Ich frage mich: Schwingt bei der teilweise erbitterten Kritik an dem Papstbesuch nicht noch mehr mit? Kommt hier nicht eine Abneigung gegen alles zum Ausdruck, was von oben kommt? Moderne Menschen wollen selbst entscheiden. Sie fürchten Bevormundung, den erhobenen moralischen Zeigefinger, Einmischung in ihr Leben, in ihre Privatsphäre, die andere andere nichts angeht.
Richtig ist, dass jeder Mensch selbst entscheiden muss, was er denkt und glaubt, wie er sein Leben gestaltet, beruflich, familiär, auch im Blick auf seine Sexualität. Da ist das Gewissen gefragt. Aber braucht unser Gewissen nicht auch Maßstäbe? Brauchen wir für unsere Entscheidungen nicht Orientierung?
Großereignisse wie Kirchentage oder auch jetzt der Besuch des Papstes erinnern daran, dass es noch mehr gibt als unsere eigenen persönlichen, subjektiven Wünsche und Bedürfnisse. Sie sind öffentlich wahrnehmbare Erinnerungen an die Botschaft Jesu. Dieser wurde nicht müde zu sagen: Der Mensch lebt nicht aus sich selbst und nicht nur für sich selbst. Er lebt nicht vom Brot allein, vom Materiellen, sondern er braucht das göttliche Wort. Er braucht die befreiende und heilende Liebe, die von oben kommt. Und er braucht den Blick von sich weg, auf den Mitmenschen. Alles, was der Mensch tut oder lässt, geschieht in einer „Dreierbeziehung“ von Ich, Du und Gott. Alles, was ich mache oder unterlasse, will verantwortet sein vor meinem Gewissen, aber auch vor meinem Mitmenschen und nicht zuletzt vor Gott.

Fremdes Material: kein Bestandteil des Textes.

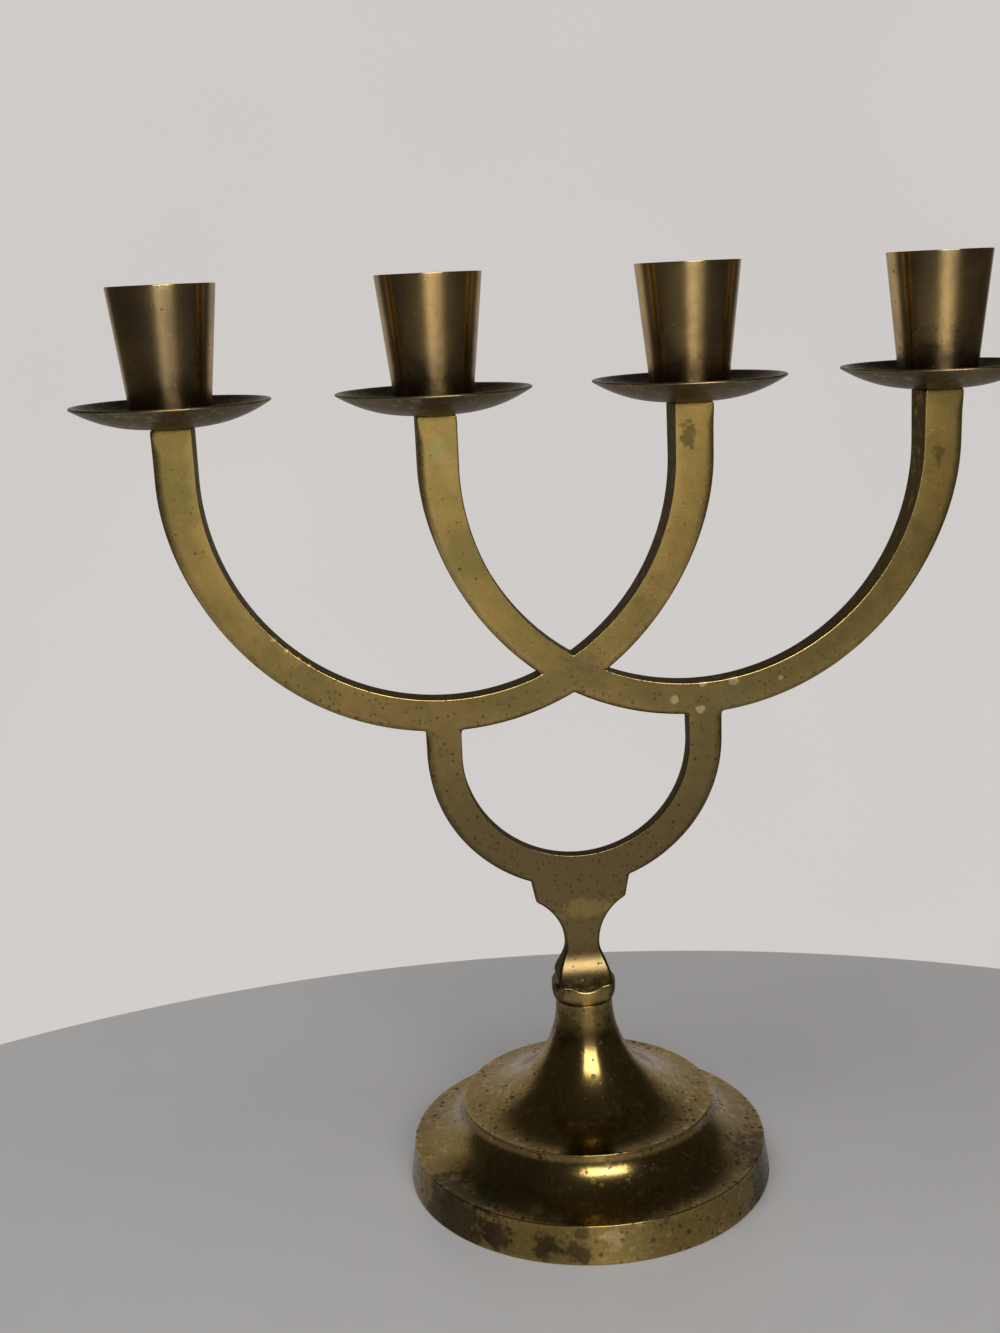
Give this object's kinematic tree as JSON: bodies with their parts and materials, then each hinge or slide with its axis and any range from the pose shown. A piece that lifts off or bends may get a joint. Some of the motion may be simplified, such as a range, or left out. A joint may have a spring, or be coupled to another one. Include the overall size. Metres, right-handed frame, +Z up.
{
  "type": "brass candelabra",
  "caption": "Brass candelabra with crossing flat-bar arches on a small yoke and a turned two-tier foot; each arm carries a drip pan and a tapered candle cup.",
  "frame": {"origin": "centre of the foot's flat underside, on the table", "axes": "+Z up; +X along the row of arms, to the viewer's right; -Y towards the viewer of the picture"},
  "size_m": [0.2498, 0.1022, 0.2506],
  "materials": {
    "foot_brass": "turned and polished, yellow-brown, tarnished in freckles and spots",
    "frame_brass": "cast and ground flat, satin olive-gold patina with bright worn edges",
    "pan_brass": "turned, dark bronze-brown patina with a bright rim",
    "cup_brass": "brushed round the cup, dark bronze-brown patina with a bright lip",
    "screw_brass": "plain slotted brass screw, dulled",
    "zinc_steel": "zinc-plated steel hardware, dull grey"
  },
  "bodies": {
    "root": {"foot": "foot_brass", "arm_frame": "frame_brass", "drip_pan_1": "pan_brass", "candle_cup_1": "cup_brass", "cup_screw_1": "screw_brass", "drip_pan_2": "pan_brass", "candle_cup_2": "cup_brass", "cup_screw_2": "screw_brass", "drip_pan_3": "pan_brass", "candle_cup_3": "cup_brass", "cup_screw_3": "screw_brass", "drip_pan_4": "pan_brass", "candle_cup_4": "cup_brass", "cup_screw_4": "screw_brass", "foot_stud": "zinc_steel", "foot_washer": "zinc_steel", "foot_spring_washer": "zinc_steel", "foot_nut": "zinc_steel"}
  },
  "joints": []
}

Das kann als Einmischung verstanden werden in menschliche Autonomie. Das mag oft unangenehm sein, weil ich so nicht mehr einfach machen und treiben kann, was mir einfällt, mir Lust und Spaß macht oder meinen eigenen Interessen dient. Aber es öffnet den Horizont und verhindert, dass wir zu einer Gesellschaft von Individuen werden, die in sich selbst verliebt sind und nur an sich denken. Solche Erinnerung ist nötig, auch wenn sie manchmal ärgerlich ist. Ich hoffe, dass der Papstbesuch zu solch herausfordernder, aber letztlich heilsamer Erinnerung beiträgt.